__Directions for this task__: Where a line contains the word "code", copy that line.

++++ Input for this task ++++

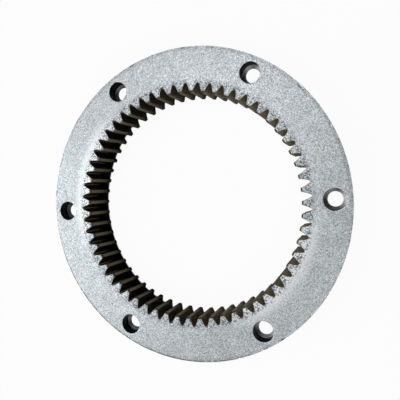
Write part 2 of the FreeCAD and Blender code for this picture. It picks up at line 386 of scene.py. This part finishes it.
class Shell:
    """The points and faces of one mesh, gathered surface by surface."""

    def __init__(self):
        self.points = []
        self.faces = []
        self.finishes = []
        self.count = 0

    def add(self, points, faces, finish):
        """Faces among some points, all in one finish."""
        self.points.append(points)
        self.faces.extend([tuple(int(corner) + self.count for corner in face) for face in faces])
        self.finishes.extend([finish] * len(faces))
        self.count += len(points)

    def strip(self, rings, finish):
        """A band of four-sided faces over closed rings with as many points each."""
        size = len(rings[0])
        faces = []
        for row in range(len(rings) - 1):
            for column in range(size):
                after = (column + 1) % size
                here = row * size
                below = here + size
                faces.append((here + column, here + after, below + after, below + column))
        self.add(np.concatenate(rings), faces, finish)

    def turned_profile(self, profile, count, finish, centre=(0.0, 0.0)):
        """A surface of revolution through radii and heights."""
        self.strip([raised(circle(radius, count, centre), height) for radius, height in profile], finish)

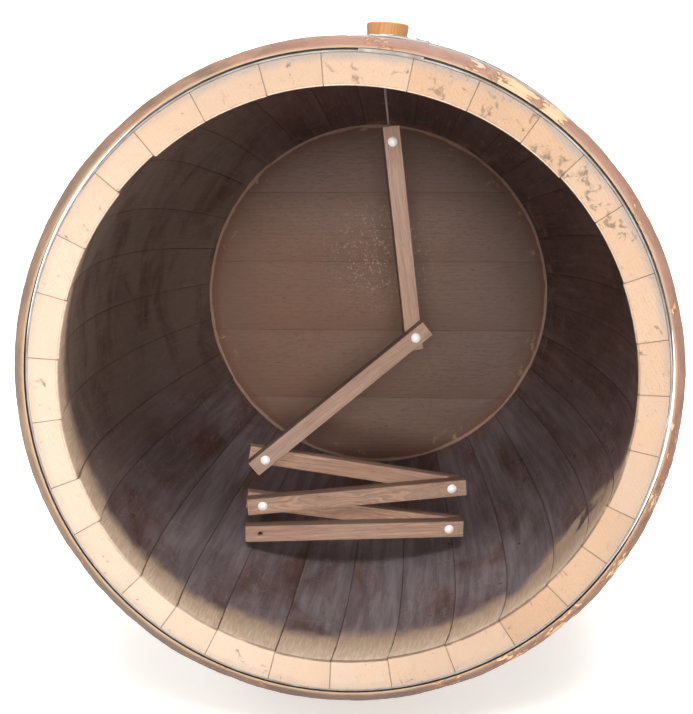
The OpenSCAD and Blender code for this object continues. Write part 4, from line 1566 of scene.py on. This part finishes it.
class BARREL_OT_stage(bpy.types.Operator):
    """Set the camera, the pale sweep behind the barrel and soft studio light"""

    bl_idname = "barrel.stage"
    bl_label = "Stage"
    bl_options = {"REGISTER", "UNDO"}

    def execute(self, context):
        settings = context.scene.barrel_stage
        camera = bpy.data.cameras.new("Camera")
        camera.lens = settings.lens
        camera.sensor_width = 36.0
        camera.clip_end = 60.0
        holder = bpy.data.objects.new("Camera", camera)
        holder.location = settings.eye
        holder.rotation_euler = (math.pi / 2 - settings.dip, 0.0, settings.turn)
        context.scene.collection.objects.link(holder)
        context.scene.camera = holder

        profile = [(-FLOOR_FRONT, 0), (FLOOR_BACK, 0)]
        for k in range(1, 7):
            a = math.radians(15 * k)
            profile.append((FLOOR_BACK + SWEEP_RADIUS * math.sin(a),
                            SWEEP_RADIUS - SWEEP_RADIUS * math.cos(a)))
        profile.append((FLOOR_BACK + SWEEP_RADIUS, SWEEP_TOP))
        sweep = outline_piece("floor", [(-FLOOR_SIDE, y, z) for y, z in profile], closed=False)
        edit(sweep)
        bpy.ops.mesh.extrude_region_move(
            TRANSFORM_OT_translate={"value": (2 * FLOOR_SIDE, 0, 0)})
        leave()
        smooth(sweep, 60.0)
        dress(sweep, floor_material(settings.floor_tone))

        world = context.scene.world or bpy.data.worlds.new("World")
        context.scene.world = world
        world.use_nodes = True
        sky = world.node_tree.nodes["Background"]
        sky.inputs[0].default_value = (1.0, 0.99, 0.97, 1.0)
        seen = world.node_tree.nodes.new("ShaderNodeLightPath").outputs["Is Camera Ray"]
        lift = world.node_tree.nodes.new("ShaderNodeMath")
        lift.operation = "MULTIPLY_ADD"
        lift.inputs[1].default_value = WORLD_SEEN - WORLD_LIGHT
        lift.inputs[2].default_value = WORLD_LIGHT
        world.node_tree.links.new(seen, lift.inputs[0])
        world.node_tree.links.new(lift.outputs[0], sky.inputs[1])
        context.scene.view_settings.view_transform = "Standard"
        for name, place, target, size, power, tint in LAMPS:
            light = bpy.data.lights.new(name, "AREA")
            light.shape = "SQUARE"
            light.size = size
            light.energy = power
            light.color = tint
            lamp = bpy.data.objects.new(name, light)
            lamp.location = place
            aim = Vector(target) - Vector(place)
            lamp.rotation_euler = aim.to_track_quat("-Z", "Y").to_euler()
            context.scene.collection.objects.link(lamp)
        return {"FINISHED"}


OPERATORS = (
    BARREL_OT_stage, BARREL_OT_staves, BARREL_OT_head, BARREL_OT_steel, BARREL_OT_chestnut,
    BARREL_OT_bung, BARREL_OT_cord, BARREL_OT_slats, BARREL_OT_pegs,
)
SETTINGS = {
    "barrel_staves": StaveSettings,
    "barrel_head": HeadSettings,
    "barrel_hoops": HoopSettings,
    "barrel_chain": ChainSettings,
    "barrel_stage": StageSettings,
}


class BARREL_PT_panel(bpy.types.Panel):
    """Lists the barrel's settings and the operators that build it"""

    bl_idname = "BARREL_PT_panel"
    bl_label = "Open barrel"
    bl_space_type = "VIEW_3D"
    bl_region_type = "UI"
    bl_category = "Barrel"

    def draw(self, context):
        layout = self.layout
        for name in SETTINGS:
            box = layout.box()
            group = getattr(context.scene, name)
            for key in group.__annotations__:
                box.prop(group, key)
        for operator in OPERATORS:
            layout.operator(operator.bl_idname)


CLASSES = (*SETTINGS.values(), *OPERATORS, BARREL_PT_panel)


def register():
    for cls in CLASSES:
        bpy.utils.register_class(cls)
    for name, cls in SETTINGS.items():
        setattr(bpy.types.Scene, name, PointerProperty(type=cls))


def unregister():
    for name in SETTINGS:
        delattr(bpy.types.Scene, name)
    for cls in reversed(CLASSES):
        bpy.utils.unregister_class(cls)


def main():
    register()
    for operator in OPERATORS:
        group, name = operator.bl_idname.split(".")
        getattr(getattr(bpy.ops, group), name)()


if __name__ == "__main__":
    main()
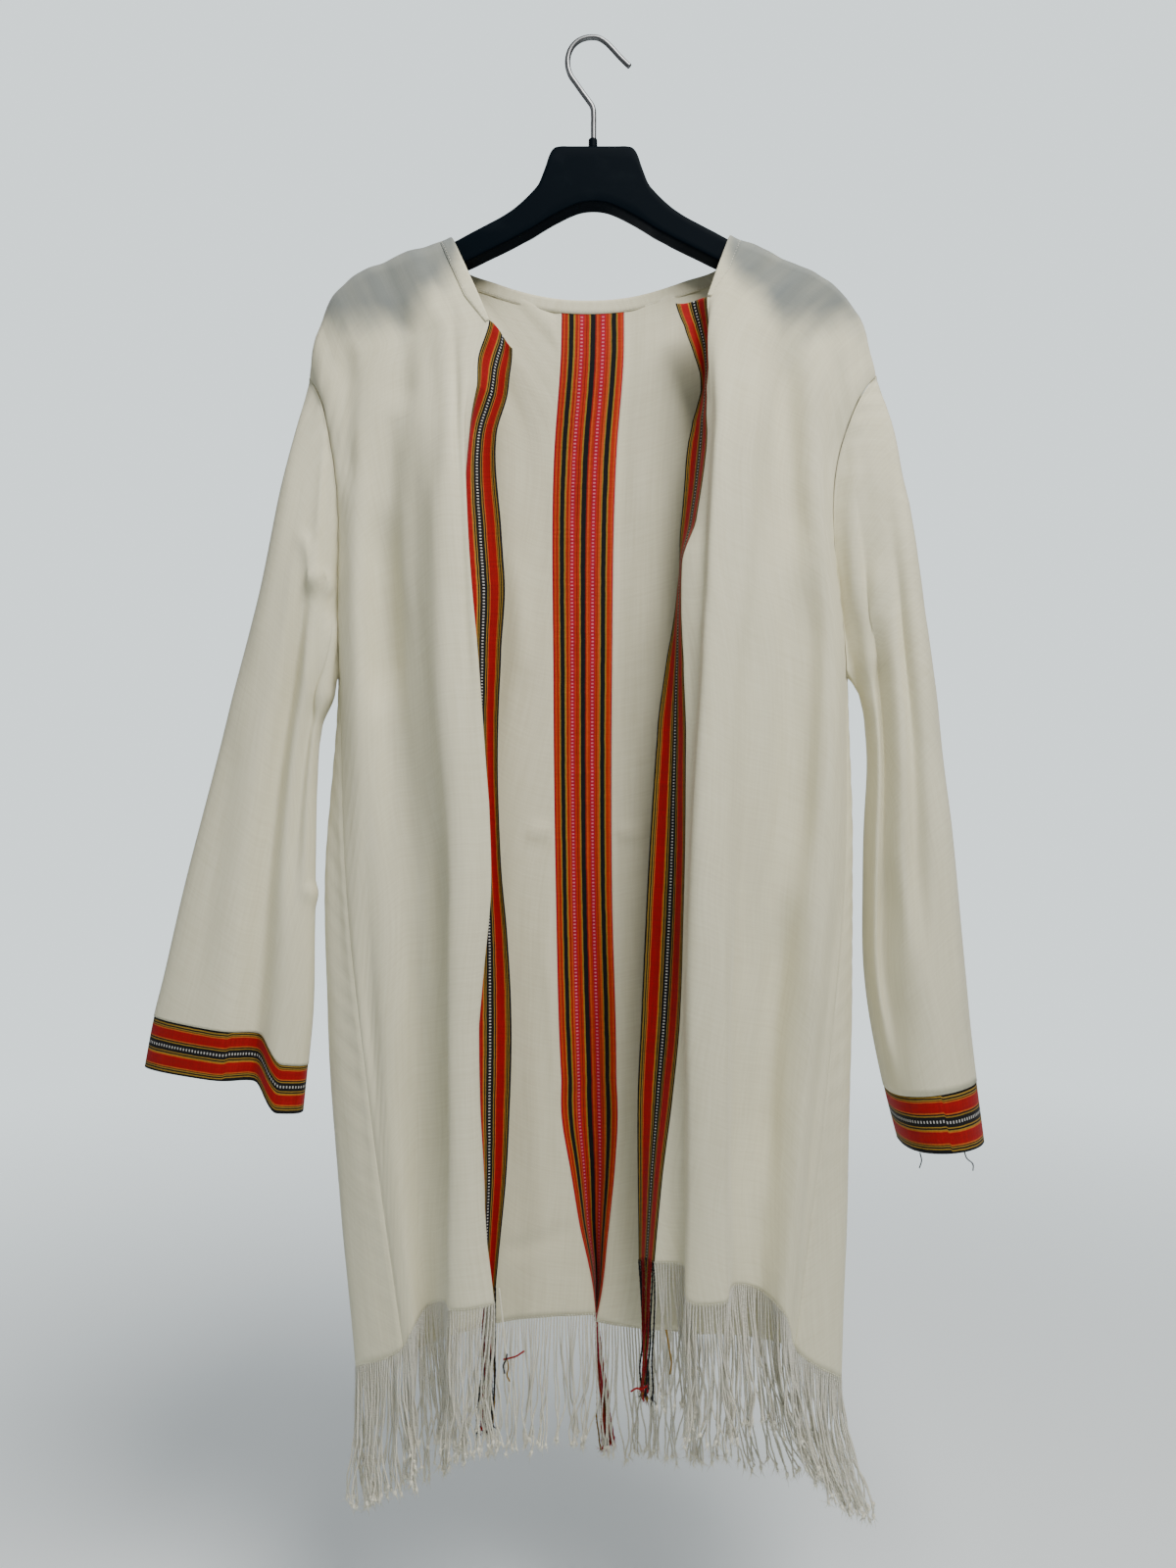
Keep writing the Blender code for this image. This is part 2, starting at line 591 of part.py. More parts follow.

++++

__Correct result__:
Write part 2 of the FreeCAD and Blender code for this picture. It picks up at line 386 of scene.py. This part finishes it.
The OpenSCAD and Blender code for this object continues. Write part 4, from line 1566 of scene.py on. This part finishes it.
Keep writing the Blender code for this image. This is part 2, starting at line 591 of part.py. More parts follow.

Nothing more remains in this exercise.